I really did love Dublin. I do love Dublin. I am so happy that I got to see the city and drive around the country. It was magnificent and lovely and wonderful. The city itself was cute and I felt pretty at home there, almost as much as London. It was best that I got to visit this place last because it was the perfect end to a race around Europe. Of course, there are plenty more cities I want to visit, but Dublin was on the bucket list. I would be more than happy to check it off again and again. And I am so lucky I got to go on my last adventure with Amy. We always have a great time!

I have nothing planned for my last two weeks abroad other than a little schoolwork and doing cliche London things with the squad. A few more visits to Winter Wonderland, a night at the Aqua Bar at the top of the Shard, wandering South Bank for Christmas Markets, more lunches at Camden Market…all fun things. And gift shopping for family and friends! Because who the heck knows what I am going to get people for Christmas this year.

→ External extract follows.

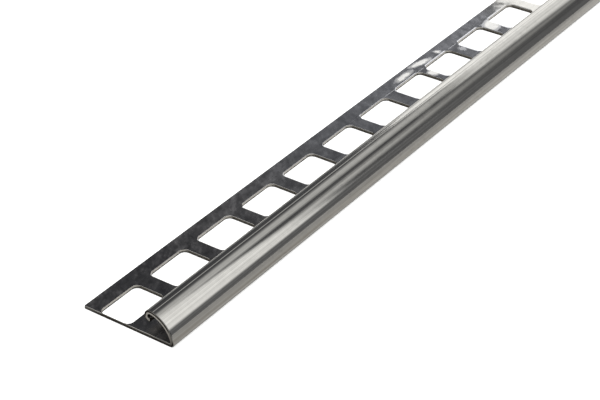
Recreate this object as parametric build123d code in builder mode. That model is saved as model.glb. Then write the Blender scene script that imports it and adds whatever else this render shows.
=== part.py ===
from build123d import *
from math import asin, cos, degrees, radians
import os

# A quarter-round tile edge trim: one strip of thin stainless sheet, roll formed along its
# whole length. A flat punched leg lies under the tiles, a quarter-round face covers their
# edge, and the face ends in a small curled lip that stiffens it.
#
# Millimetres and degrees. X runs along the strip, Y from the face to the leg's free edge,
# Z up from the underside. The origin is under the middle of the strip.

# Stock
length = 1000.0
height = 8.5
width = 29.0
sheet = 1.0

# Bend between the leg and the face
bend_inside_radius = 0.15

# Curled lip: where it leaves the face, before the crown, and how far it turns
lip_outside_radius = 1.75
lip_lead_angle = 10.0
lip_turn = 188.0

# Punched holes in the leg. Each stroke of the tool makes a row of them, and the next stroke
# follows a little closer than the holes of one stroke stand to each other.
hole_length = 14.8
hole_width = 10.0
hole_corner_radius = 1.7
holes_per_stroke = 8
bridge_width = 5.2
stroke_bridge_width = 3.0
back_rail_width = 4.7
first_hole_inset = 0.1
least_end_metal = 0.3

# The outside line is a chain of tangent arcs. The face is centred on the underside's
# plane, and its radius brings the lip's crown to the full height.
bend_radius = bend_inside_radius + sheet
lip_center_height = height - lip_outside_radius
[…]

With the stress of gift shopping and all the packing I don’t even want to think about, I keep reminding myself how thankful I am to have been able to have this experience. To have gone on this wild and crazy adventure, seeing the world (by world, I mean Europe) and making new friends (granted, most are from Cal Poly…). I will cherish these last ten days in my new favorite city because soon I will have to do this terrible thing called “returning to reality.” It sounds like a horror movie, if you ask me. But hey, at least I get to sleep in my own bed and eat In-n-Out again! Always pros to counteract the cons.